Howardena Pindell belongs to a small group of African-American abstractionists who were largely excluded from the white-dominated institutions for decades. The unjustified exclusion may have had an unexpected upside: a relative lack of institutional influence. In the early 1970s, Pindell began spraying paint onto large canvases through hole-punched cardstock templates, subtly varying the color with each pass. The layers of vibrant dots in works like Untitled (1971) resulted in an elaborate, sensuous interplay between background and foreground with endless fluctuations of color and light. These early paintings served as progenitors of much of her abstract work to follow. Presciently, the artist saved the punched paper dots and, years later, began incorporating them into her works like Untitled (1975). In recent years, the artist has revisited both techniques.

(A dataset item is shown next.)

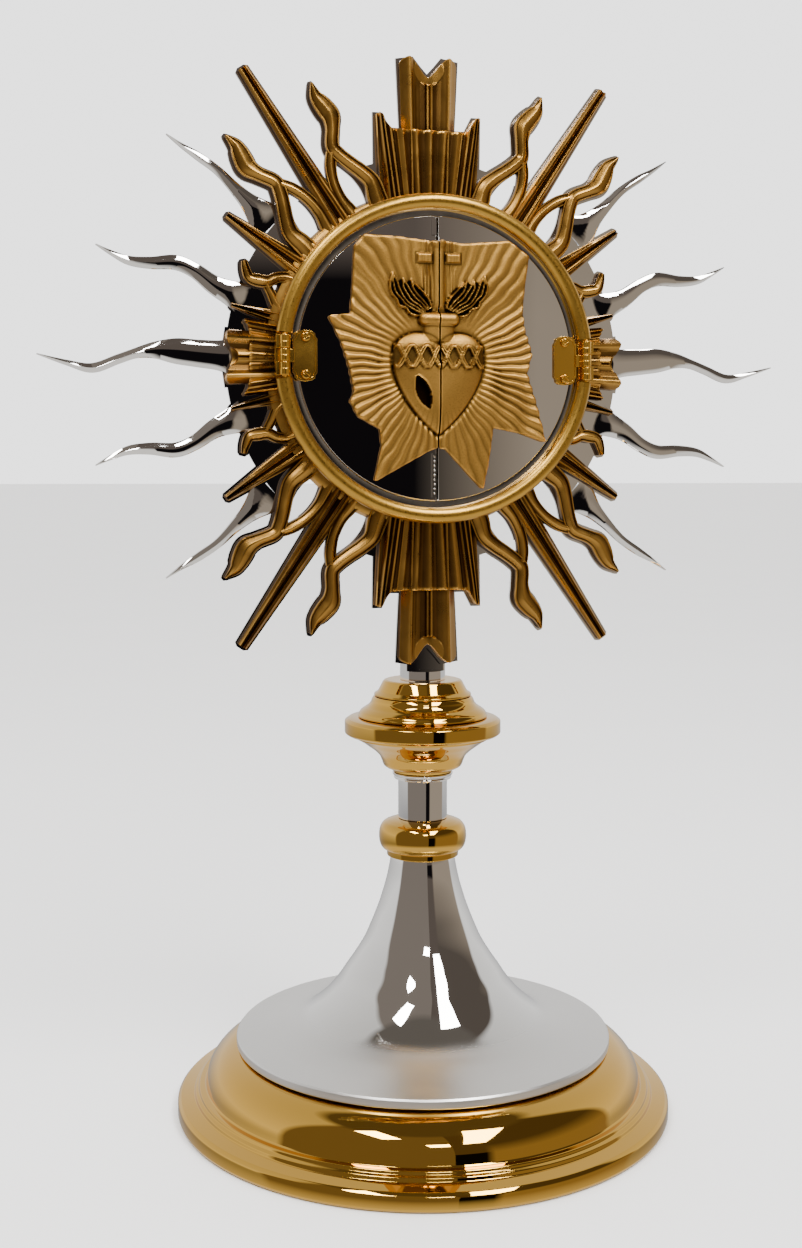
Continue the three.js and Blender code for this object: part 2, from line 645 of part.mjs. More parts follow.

Fritz Scholder came to his most iconic body of work reluctantly. The artist, of Luiseño and European descent, maintained that he was a painter before anything else, and publicly vowed to never make Native Americans the subject of his work. In the late 1960s, however, Scholder finally took aim at the ubiquitous, romanticized depictions of Native Americans, substituting them with unflinching images of alcoholism, poverty, and cultural subjugation. Sitting Indian (1972) demonstrates the animating tension between the artist—focused on materiality, paint, and technique—and his subject, rife with its political meaning that threatened to dominate perceptions of the work. However complex and contradictory, Scholder’s approach was foundational for the generation of Native American artists that followed.
Jaune Quick-to-See Smith’s States’ Names II (2002) depicts a map labeled only with those state names that are Indigenous in origin. The criteria turns out to be nearly comprehensive. Not only does it cover nearly every one of the American states, the labels extend to Central America, Northern Canada, and across the ocean to the island of Hawaii. The poignant work, like those featured in the Whitney Museum’s sprawling 2023 retrospective Jaune Quick-to-See Smith: Memory Map, serves as a reminder of the bustling pre-colonial populations that spanned the continent and beyond, and who persist in spite of colonial upheaval.
Franklin Williams’s dense Degrees of Refinement (1975) is a singular work. Fabric, crochet thread, and paint dissolve into a dance of pattern, color, and haptic texture. While Williams was still an undergraduate, John Coplans set the young artist’s course. Williams initially attempted to hide his idiosyncratic experiments from view, instead directing Coplans towards his more typical abstractions. When Coplans discovered the odd works, he declared, “this is who you are.” The episode culminated in the pair launching Williams’s early forays into Abstract Expressionism off the San Francisco Bay Bridge. In line with Coplans’s imperative, Williams has continued to treat the studio as a sacred place for idiosyncratic exploration.
The two included sculptures typify B. Wurtz’s repurposing of everyday flotsam into joyous, humorous, and beautiful objects that simultaneously undermines the grand artistic gesture while elevating the commonplace. In Untitled (2014) two wooden hooks oppose each other, each propping up a different flag. The objects are irresistibly anthropomorphic, as they engage in a tragicomic shouting match like two opposing protestors.
The artists in this presentation are influential, beloved by other artists, and, for the most part, willfully uncategorizable. Their idiosyncratic works feel as fresh today as when they were made.
Garth Greenan Gallery is pleased to represent Howardena Pindell, Jaune Quick- to-See Smith, Franklin Williams, and B. Wurtz, as well as the estates of Allan D’Arcangelo, Nicholas Krushenick, and Fritz Scholder in association with LewAllen Galleries, Santa Fe.